» **PROBLEM REQUIREMENTS**:
Print the lines beginning with the one that contains "doc.recompute()" and ending with the one that contains "record = json.load(file)", exactly, both included, and no other lines.

» **RECORDED DATA**:
%%

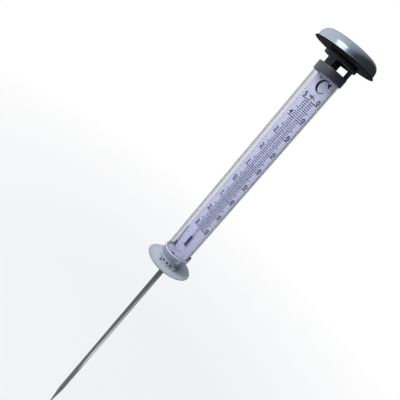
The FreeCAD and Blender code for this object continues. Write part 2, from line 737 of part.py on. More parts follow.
# Spirit: the bulb's filling, the column up to the reading, and the slug at the top of the column.
bulb = Piece("spirit_bulb")
bulb.turned([(0, bulb_low), (s.bulb_radius, bulb_low), (s.bulb_radius, bulb_side_top),
             (s.bore_radius, bulb_top), (0, bulb_top)])
keep("spirit_bulb", place(bulb.body, y=stem_place))
slug_radius = s.bore_radius - s.meniscus_play
slug_low = reading - s.meniscus_length
keep("spirit_column", cylinder("spirit_column", slug_radius, slug_low - bulb_top, y=stem_place, z=bulb_top))
keep("spirit_meniscus", cylinder("spirit_meniscus", slug_radius, s.meniscus_length, y=stem_place, z=slug_low))

# Clips: two small saddles that hold the stem against the card.
clip_depth = 2 * s.stem_radius + s.clip_cover
saddle_back = s.card_face - stem_place
clips = []
for n, level in enumerate((glass_low + s.clip_level, scale_top + s.stem_over / 2)):
    saddle = block(f"clip_block{n}", (s.clip_width, clip_depth, s.clip_height),
                   (0, s.card_face - clip_depth / 2), level)
    stem_room = joined(f"stem_room{n}", [
        cylinder(f"clip_bore{n}", s.stem_radius, s.clip_height, y=stem_place, z=level),
        block(f"clip_slot{n}", (2 * s.stem_radius, saddle_back + s.overrun, s.clip_height),
              (0, stem_place + (saddle_back + s.overrun) / 2), level),
    ])
    clips.append(cut(f"clip{n}", saddle, stem_room))
keep("stem_clips", grouped("stem_clips", clips))

# Neck frame: three posts on the collar and the flange that the head locks in.
flange_rim = flange_radius - s.flange_edge
neck = Piece("neck_blank")
neck.turned([
    (flange_bore, flange_low), (flange_rim, flange_low), (flange_radius, flange_low + s.flange_edge),
    (flange_radius, flange_top - s.flange_edge), (flange_rim, flange_top), (flange_bore, flange_top),
])
post = neck.feature(
    "Pad",
    outline(neck.sketch("XY_Plane", collar_top), rectangle(
        (-s.post_width / 2, -post_outer), (s.post_width / 2, s.post_depth - post_outer))),
    Length=s.neck_gap + s.flange_lug_level)
neck.around(post, s.post_count)
neck_tools = joined("neck_tools", [
    cylinder(f"post_hole{n}", s.neck_screw_radius, s.neck_screw_length, x, y, roof_low)
    for n, (x, y) in enumerate(post_places)
] + [
    cylinder("neck_bore", flange_bore, s.flange_height + s.overrun, z=flange_low),
    tracks("head_tracks", head_spigot_radius + s.head_lug_reach + s.turn_gap, neck_track_low,
           flange_top + s.overrun, s.head_lug_count, s.post_turn),
])
keep("neck_frame", cut("neck_frame", neck.body, neck_tools))

# Neck screws: up through the collar's top wall into the posts.
keep("neck_screws", grouped("neck_screws", [
    pan_screw(f"neck_screw{n}", s.neck_screw_radius, s.neck_screw_length, s.neck_head_radius,
              s.neck_head_height, roof_low, x, y)
    for n, (x, y) in enumerate(post_places)]))


# ---- Head --------------------------------------------------------------------------------------------------

# Underside plate: rim, turn ring, spigot with its lugs, hub floor and the posts for the board.
head_spigot_low = neck_track_low + s.turn_gap - s.spigot_below
turn_ring_low = flange_top + s.turn_gap
turn_ring_radius = flange_radius - s.turn_ring_inset
hub_top = turn_ring_low + s.hub_floor
hub_wall = turn_ring_radius - s.plate_thick
hub_inner = head_spigot_radius - s.head_spigot_wall
plate = Piece("plate_blank")
plate.turned([
    (s.light_tube_radius, turn_ring_low), (hub_inner, turn_ring_low), (hub_inner, head_spigot_low),
    (head_spigot_radius, head_spigot_low), (head_spigot_radius, turn_ring_low),
    (turn_ring_radius, turn_ring_low), (turn_ring_radius, plate_low),
    (lip_radius - s.lip_land, plate_low), (lip_radius, plate_low + s.lip_land / 2),
    (lip_radius - s.lip_land / 2, plate_top), (hub_wall, plate_top),
    (hub_wall, hub_top), (s.light_tube_radius, hub_top),
])
seal_outer = s.dome_radius - (s.dome_wall - s.dome_seal_width) / 2
dome_seal_low = plate_top - s.dome_seal_depth
plate.turned(rectangle(
    (seal_outer - s.dome_seal_width, dome_seal_low), (seal_outer, plate_top + s.overrun)), "Groove")
plate_places = ring_places(s.dome_radius - s.plate_screw_inset, s.plate_screw_count, s.post_turn)
board_low = plate_top + s.board_stand
board_reach = hub_wall - s.board_post_seat
board_offset = root(board_reach * board_reach - s.board_hole_pitch * s.board_hole_pitch / 4)
board_places = [(side * s.board_hole_pitch / 2, -board_offset) for side in (-1, 1)]
knob_slot = (s.slider_knob_length + s.switch_travel + 2 * s.slider_play,
             s.slider_knob_width + 2 * s.slider_play, s.plate_thick + 2 * s.overrun)
plate_lugs = lugs("plate_lug", head_spigot_radius, s.head_lug_reach, neck_track_low + s.turn_gap,
                  s.head_lug_count, s.post_turn)
plate_solid = joined("plate_solid", [plate.body] + plate_lugs + [
    cylinder(f"board_post{n}", s.board_post_radius, s.board_stand + s.plate_thick, x, y, plate_low)
    for n, (x, y) in enumerate(board_places)
])
plate_holes = joined("plate_holes", [
    cylinder(f"plate_hole{n}", s.plate_screw_radius, s.plate_thick + 2 * s.overrun, x, y,
             plate_low - s.overrun)
    for n, (x, y) in enumerate(plate_places)
] + [
    cylinder(f"board_hole{n}", s.board_screw_radius, s.board_screw_length, x, y,
             board_low + s.board_thick - s.board_screw_length)
    for n, (x, y) in enumerate(board_places)
] + [block("knob_slot", knob_slot, (0, s.switch_place), plate_low - s.overrun)])
keep("underside_plate", cut("underside_plate", plate_solid, plate_holes))

# Seal under the dome's edge.
dome_seal = Piece("dome_seal")
dome_seal.turned(rectangle((seal_outer - s.dome_seal_width, dome_seal_low), (seal_outer, plate_top)))
keep("dome_seal", dome_seal.body)


def dome_solid(name, inset):
    """The dome's outer form, or the form of its inside, which stands in from it by the wall."""
    side_low = s.dome_radius - inset
    side_top = side_low - s.dome_draft
    crown = s.crown_radius - inset
    top = dome_top - inset
    corner = top - crown_drop(side_top, crown)
    form = Piece(name)
    form.turned([(0, plate_top), (side_low, plate_top), (side_top, corner), (0, top)], arcs={2: crown})
    form.rounded(s.shoulder_radius - inset, corner, side_top)
    return form.body


# Dome: moulded shell with screw bosses inside, open at the crown for the window.
outer_form = dome_solid("dome_outer", dim(0))
shell = cut("dome_hollow", outer_form, dome_solid("dome_inner", s.dome_wall))
glazing_height = dome_top - glazing_low + s.overrun
bosses = common("dome_bosses", dome_solid("boss_limit", s.dome_wall / 2), joined("boss_posts", [
    cylinder(f"dome_boss{n}", s.dome_boss_radius, s.dome_boss_height, x, y, plate_top)
    for n, (x, y) in enumerate(plate_places)]))
boss_depth = s.plate_screw_length - s.plate_thick
dome_holes = joined("dome_holes", [
    cylinder(f"dome_boss_hole{n}", s.plate_screw_radius, boss_depth, x, y, plate_top)
    for n, (x, y) in enumerate(plate_places)
] + [cylinder("crown_opening", glazing_radius, glazing_height, z=glazing_low)])
keep("dome_shell", cut("dome_shell", joined("dome_bossed", [shell, bosses]), dome_holes))

# Window: a clear cover, crowned above and flat below, glued in the dome's opening.
keep("cell_window", common("cell_window", dome_solid("glazing_form", dim(0)),
                           cylinder("glazing_disc", glazing_radius, glazing_height, z=glazing_low)))

# Solar cell bonded to the flat side of the window.
keep("solar_cell", block("solar_cell", (s.cell_side, s.cell_side, s.cell_thick), (0, 0), cell_low))

# Plate screws: up from below into the dome's bosses.
keep("plate_screws", grouped("plate_screws", [
    pan_screw(f"plate_screw{n}", s.plate_screw_radius, s.plate_screw_length, s.plate_head_radius,
              s.plate_head_height, plate_low, x, y)
    for n, (x, y) in enumerate(plate_places)]))

# Light tube: carries the diode and its leads down through the neck.
lamp_low = collar_top - s.light_tube_drop
light_tube = Piece("light_tube")
light_tube.turned(rectangle((s.light_tube_bore, lamp_low), (s.light_tube_radius, hub_top)))
keep("light_tube", light_tube.body)

# Diode: pointing down, its rim inside the end of the light tube.
lamp_rim_low = lamp_low + s.lamp_radius
lamp_top = lamp_rim_low + s.lamp_flange
lamp = Piece("light_diode")
lamp.turned([
    (0, lamp_rim_low - s.lamp_barrel - s.lamp_radius), (s.lamp_radius, lamp_rim_low - s.lamp_barrel),
    (s.lamp_radius, lamp_rim_low), (s.lamp_rim, lamp_rim_low), (s.lamp_rim, lamp_top), (0, lamp_top),
], arcs={0: s.lamp_radius})
keep("light_diode", lamp.body)
keep("diode_leads", grouped("diode_leads", [
    cylinder(f"lead{n}", s.lead_radius, board_low - lamp_top, side * s.lead_pitch / 2, 0, lamp_top)
    for n, side in enumerate((-1, 1))]))

# Battery cradle: an open tray behind the axis, with end walls for the contacts.
cell_room = s.cell_length + s.cell_nub + s.spring_length + s.contact_thick
cradle_length = cell_room + 2 * s.cradle_wall
cradle_size = (cradle_length, 2 * (s.cell_radius + s.cradle_play + s.cradle_wall), cell_axis - plate_top)
cradle_blank = block("cradle_blank", cradle_size, (0, s.cradle_offset), plate_top)
cradle_room = lying("cradle_room", s.cell_radius + s.cradle_play, cell_room, -cell_room / 2, s.cradle_offset,
                    cell_axis)
keep("battery_cradle", cut("battery_cradle", cradle_blank, cradle_room))

# Cell: AA size, its positive cap against the contact plate.
cell_start = s.spring_length - cell_room / 2
keep("battery_cell", joined("battery_cell", [
    lying("cell_can", s.cell_radius, s.cell_length, cell_start, s.cradle_offset, cell_axis),
    lying("cell_nub", s.cell_nub_radius, s.cell_length + s.cell_nub, cell_start, s.cradle_offset, cell_axis),
]))
contact = block("battery_contact", (s.contact_thick, s.contact_side, s.contact_side),
                ((cell_room - s.contact_thick) / 2, s.cradle_offset), cell_axis - s.contact_side / 2)
keep("battery_contact", contact)

# Leaf spring: a folded strip between the cradle's end wall and the cell.
wall_face = -cell_room / 2
cell_face = wall_face + s.spring_length
wall_strip = wall_face + s.leaf_strip
cell_strip = cell_face - s.leaf_strip
leaf_low = s.cradle_offset - s.leaf_half
leaf_high = s.cradle_offset + s.leaf_half
leaf_end = s.cradle_offset - s.leaf_half / 2
leaf = Piece("battery_spring")
leaf.feature("Pad", outline(leaf.sketch("XY_Plane", cell_axis - s.leaf_height / 2), [
    (wall_face, leaf_low), (wall_strip, leaf_low), (wall_strip, leaf_high - s.leaf_fold),
    (cell_strip, s.cradle_offset - s.leaf_fold), (cell_strip, leaf_end), (cell_face, leaf_end),
    (cell_face, s.cradle_offset), (wall_strip, leaf_high), (wall_face, leaf_high),
]), Length=s.leaf_height)
keep("battery_spring", leaf.body)

# Circuit board with its coil and chip, and its two screws.
board = block("board_blank", (s.board_length, s.board_width, s.board_thick), (0, -board_offset), board_low)
keep("circuit_board", cut("circuit_board", board, joined("board_holes", [
    cylinder(f"board_clear{n}", s.board_screw_radius, s.board_thick, x, y, board_low)
    for n, (x, y) in enumerate(board_places)])))
board_top = board_low + s.board_thick
keep("board_parts", grouped("board_parts", [
    cylinder("coil", s.coil_radius, s.coil_height, -s.chip_place, -board_offset, board_top),
    block("chip", (s.chip_length, s.chip_width, s.chip_height), (s.chip_place, -board_offset), board_top),
]))
keep("board_screws", grouped("board_screws", [
    pan_screw(f"board_screw{n}", s.board_screw_radius, s.board_screw_length, s.board_head_radius,
              s.board_head_height, board_top, x, y, up=False)
    for n, (x, y) in enumerate(board_places)]))

# Switch: a hollow housing on the plate, and a slider with its knob down through the plate's slot.
housing = block("switch_block", (s.switch_length, s.switch_width, s.switch_height), (0, s.switch_place),
                plate_top)
hollow = block("switch_hollow", (s.switch_length - 2 * s.switch_wall, s.switch_width - 2 * s.switch_wall,
                                 s.switch_height - s.switch_wall), (0, s.switch_place), plate_top)
keep("switch_housing", cut("switch_housing", housing, hollow))
bar_length = s.switch_length - 2 * s.switch_wall - s.switch_travel - 2 * s.slider_play
rest_shift = -s.switch_travel / 2
keep("switch_slider", joined("switch_slider", [
    block("slider_bar", (bar_length, s.switch_width - 2 * s.switch_wall - 2 * s.slider_play, s.slider_bar),
          (rest_shift, s.switch_place), plate_top + s.slider_play),
    block("slider_knob", (s.slider_knob_length, s.slider_knob_width,
                          s.plate_thick + s.slider_knob_drop + s.slider_play + s.slider_bar / 2),
          (rest_shift, s.switch_place), plate_low - s.slider_knob_drop),
]))


# ---- Check and write ---------------------------------------------------------------------------------------

doc.recompute()
faults = [thing.Name for thing in doc.Objects if {"Invalid", "Error"} & set(thing.State)]
faults += [name for name, thing in nodes.items() if thing.Shape.isNull() or not thing.Shape.isValid()]
faults += [name for name, thing in nodes.items() if not thing.Shape.Solids]
if faults:
    raise SystemExit(f"not built: {', '.join(faults)}")
os.makedirs("parts", exist_ok=True)
for name, thing in nodes.items():
    thing.Shape.exportStep(f"parts/{name}.step")
print(len(nodes), "sub-parts, top at", round(dome_top.number, 1), "mm")
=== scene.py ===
import json
import math

import bmesh
import bpy
from mathutils import Matrix, Vector


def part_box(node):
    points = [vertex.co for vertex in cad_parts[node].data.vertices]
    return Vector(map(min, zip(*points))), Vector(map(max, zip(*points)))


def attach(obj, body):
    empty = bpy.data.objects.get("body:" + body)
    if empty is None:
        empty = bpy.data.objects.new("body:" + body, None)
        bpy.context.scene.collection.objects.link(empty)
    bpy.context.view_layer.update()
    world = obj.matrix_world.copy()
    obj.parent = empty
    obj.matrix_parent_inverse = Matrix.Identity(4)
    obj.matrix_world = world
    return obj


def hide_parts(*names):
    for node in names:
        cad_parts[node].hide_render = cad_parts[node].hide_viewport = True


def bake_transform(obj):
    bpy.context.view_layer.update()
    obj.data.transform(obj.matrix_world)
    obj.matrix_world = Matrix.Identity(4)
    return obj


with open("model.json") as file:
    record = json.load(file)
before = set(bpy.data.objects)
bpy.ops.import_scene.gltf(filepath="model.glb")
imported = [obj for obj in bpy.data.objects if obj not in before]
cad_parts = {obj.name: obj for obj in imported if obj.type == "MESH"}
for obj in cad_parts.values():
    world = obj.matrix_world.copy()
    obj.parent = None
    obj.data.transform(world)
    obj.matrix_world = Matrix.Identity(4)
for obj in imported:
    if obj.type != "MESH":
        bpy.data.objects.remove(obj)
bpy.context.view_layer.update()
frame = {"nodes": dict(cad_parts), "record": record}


# ---- Stake -----------------------------------------------------------------------------------------
# A drawn steel tube, 10 mm across, with a turned point crimped into its lower end. The drawing leaves
# fine lines along the tube and the lathe leaves them round the point.

mm = 0.001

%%

» **RESULT OF THE EXERCISE**:
doc.recompute()
faults = [thing.Name for thing in doc.Objects if {"Invalid", "Error"} & set(thing.State)]
faults += [name for name, thing in nodes.items() if thing.Shape.isNull() or not thing.Shape.isValid()]
faults += [name for name, thing in nodes.items() if not thing.Shape.Solids]
if faults:
    raise SystemExit(f"not built: {', '.join(faults)}")
os.makedirs("parts", exist_ok=True)
for name, thing in nodes.items():
    thing.Shape.exportStep(f"parts/{name}.step")
print(len(nodes), "sub-parts, top at", round(dome_top.number, 1), "mm")
=== scene.py ===
import json
import math

import bmesh
import bpy
from mathutils import Matrix, Vector


def part_box(node):
    points = [vertex.co for vertex in cad_parts[node].data.vertices]
    return Vector(map(min, zip(*points))), Vector(map(max, zip(*points)))


def attach(obj, body):
    empty = bpy.data.objects.get("body:" + body)
    if empty is None:
        empty = bpy.data.objects.new("body:" + body, None)
        bpy.context.scene.collection.objects.link(empty)
    bpy.context.view_layer.update()
    world = obj.matrix_world.copy()
    obj.parent = empty
    obj.matrix_parent_inverse = Matrix.Identity(4)
    obj.matrix_world = world
    return obj


def hide_parts(*names):
    for node in names:
        cad_parts[node].hide_render = cad_parts[node].hide_viewport = True


def bake_transform(obj):
    bpy.context.view_layer.update()
    obj.data.transform(obj.matrix_world)
    obj.matrix_world = Matrix.Identity(4)
    return obj


with open("model.json") as file:
    record = json.load(file)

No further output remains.